Why, my soul, do you twist yourself around to follow your body? It should follow you now that you’ve turned to God.—Saint Augustine, Confessions 4.17


In clinging to God, we cling to what we love. Augustine has learned this principle through the loss of his friend. God does not lose those he loves, and when we cling to God, we take hold of not only him, but also those whom he loves. In the sight of eternity, we never lose those we love as long as we cling to God.


This is easy enough to rationalize but it is hard to live out because the senses want to attach themselves to physical things. “But don’t let me be glued firmly to them through the love the physical senses generate… [the soul] loves to rest, in the things it loves…” (4.14.5).


Speaking to himself, Augustine begs himself, “Don’t be empty air, my soul. Do not let your heart grow hard of hearing in the racket of your emptiness” (4.16.1).
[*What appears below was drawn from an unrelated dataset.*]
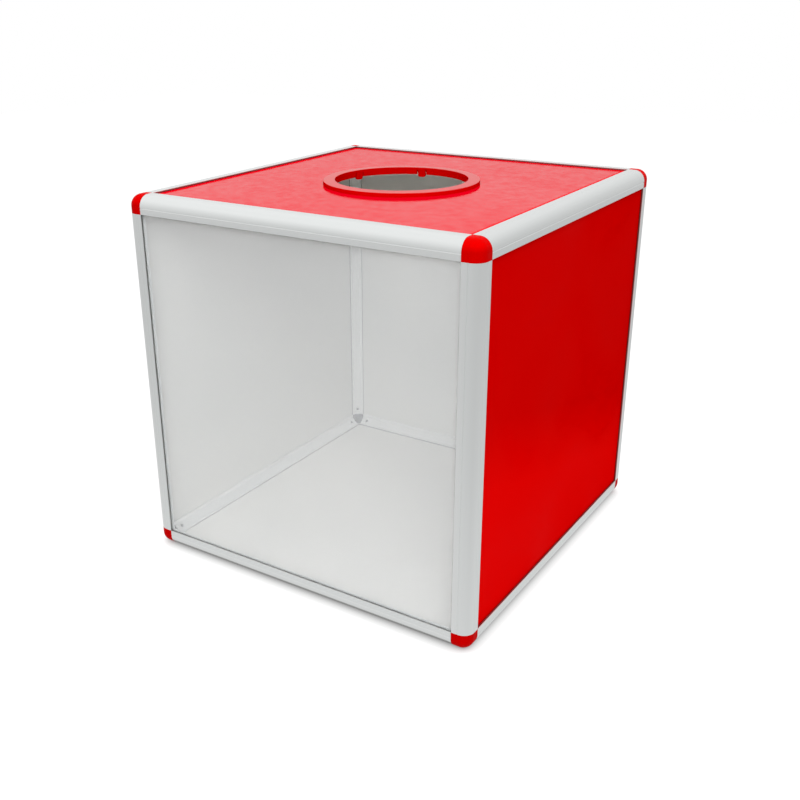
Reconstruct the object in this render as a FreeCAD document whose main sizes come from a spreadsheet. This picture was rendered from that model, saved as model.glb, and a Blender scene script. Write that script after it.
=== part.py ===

He begs himself to listen to the Word (Jesus) who shouts for the soul to return to God, where the soul can know calm and love. Only in resting in God and loving God can he avoid the needless sorrow of nihilism.
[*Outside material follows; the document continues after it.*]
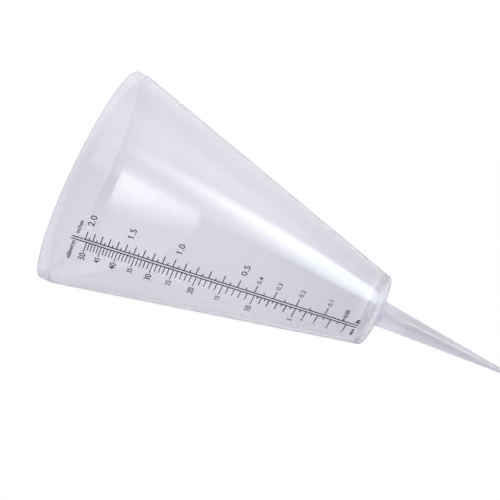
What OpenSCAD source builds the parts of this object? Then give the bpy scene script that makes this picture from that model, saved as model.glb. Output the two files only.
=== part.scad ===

When we place ourselves for safekeeping in God, we won't lose anything. As Augustine states, “The things that have rotted in you will flower again, and all the afflictions that make you sluggish will be healed, and the things that are slack will be remade and renewed and hold together with you” (4.16.2).


The gift that God offers in place of sorrow is resurrection. In this way, our perishable desires must put on the imperishable, and our mortal body puts on immortality. As the Apostle Paul teaches “When the perishable puts on the imperishable, and the mortal puts on immortality, then shall come to pass the saying that is written: “Death is swallowed up in victory. O death, where is your victory? O death, where is your sting?” (1 Cor 15:50-58).


This resurrection of our desires is grace. It is a grace that grants us the freedom to desire better things than what simply satisfies the senses. James K. A. Smith observes, “Grace isn’t just forgiveness, a coveting, an acquittal; it is an infusion, a transplant, a resurrection, a revolution of the will and wants. It’s the hand of a Higher Power that made you and loves you reaching into your soul with the gift of a new will. Grace is freedom.”[1]


I would ask my soul the same question Augustine did, “why do I twist myself around to follow my body?” Far better than my desire to satisfy my senses is the one who made everything and does not leave (ref 4.17.2).


Lord, give me strength to not follow my body. May my body follow me, now that I’ve turned to you.


[1] James K.A Smith, On The Road With Saint Augustine, 69-70.

Note: These are my daily reflections as I go through Saint Agustine's Confessions. Unless otherwise noted, I am using Sarah Ruden's translation of the original text, and the NIV.